The telegraph office was equally overwhelmed and had to establish priorities: first place went to government messages; then came the press; ordinary private wires got last place. Only telegrams telling of a death received preferential treatment. Even the press could not get its messages out with speed. Some reporters got Santa Fe trainmen to take their stories to Arkansas City, to be sent from there. Two reporters hired Cheyenne Indian scouts to carry their stories out.
Some rushers found their dreams through some unusual practical arrangements. One young woman from Kentucky found herself stranded in Arkansas City, alone and on foot. There she met a widower with three children and the two struck a bargain. She would care for the children, and he would try to stake a claim. If he succeeded, he would return and they would be married. He did, and they did, and their married life began in a covered wagon in the new land.

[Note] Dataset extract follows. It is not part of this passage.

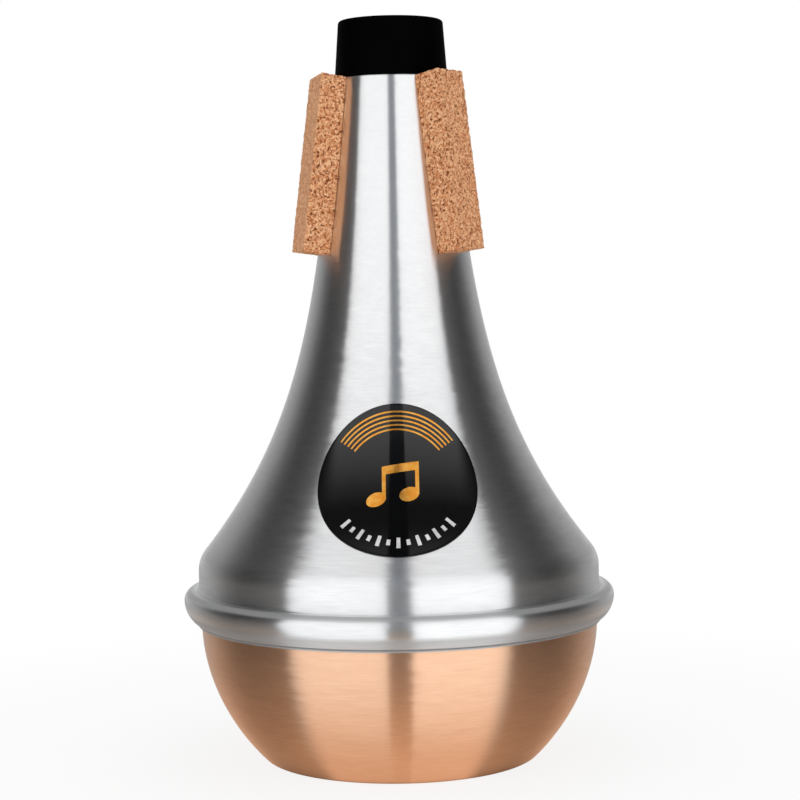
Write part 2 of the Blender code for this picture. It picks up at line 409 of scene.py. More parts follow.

There would be years of controversy over many of the new claims. There would be much litigation and a great deal of false swearing and bitterness. Bad men would often prevail through perjury and good men lose what they had rightfully claimed. There would be drought and grasshoppers and illness, too. One carper commented that people who came to Oklahoma were like ‘children who put beans in their noses– they seem determined on getting the beans put in…but when they had accomplished their purpose, they wished they hadn’t done it.’
But such Jeremiahs were a tiny minority. Most of the rushers would hold their land, and stay, and build for the future. Private schools sprang up everywhere, and the first public school opened in Guthrie in mid-October. Church and women’s organizations quickly brought a veneer of civilization, and commercial and lodge associations were not far behind.
The foundation had been laid for a state, and today ‘Sooner’ is the state’s nickname, and the official title of the University of Oklahoma’s athletic teams. Thus the name’s bad connotation has been buried in the past, along with a time when anyone with a fast horse and a quick gun could grab a piece of Oklahoma.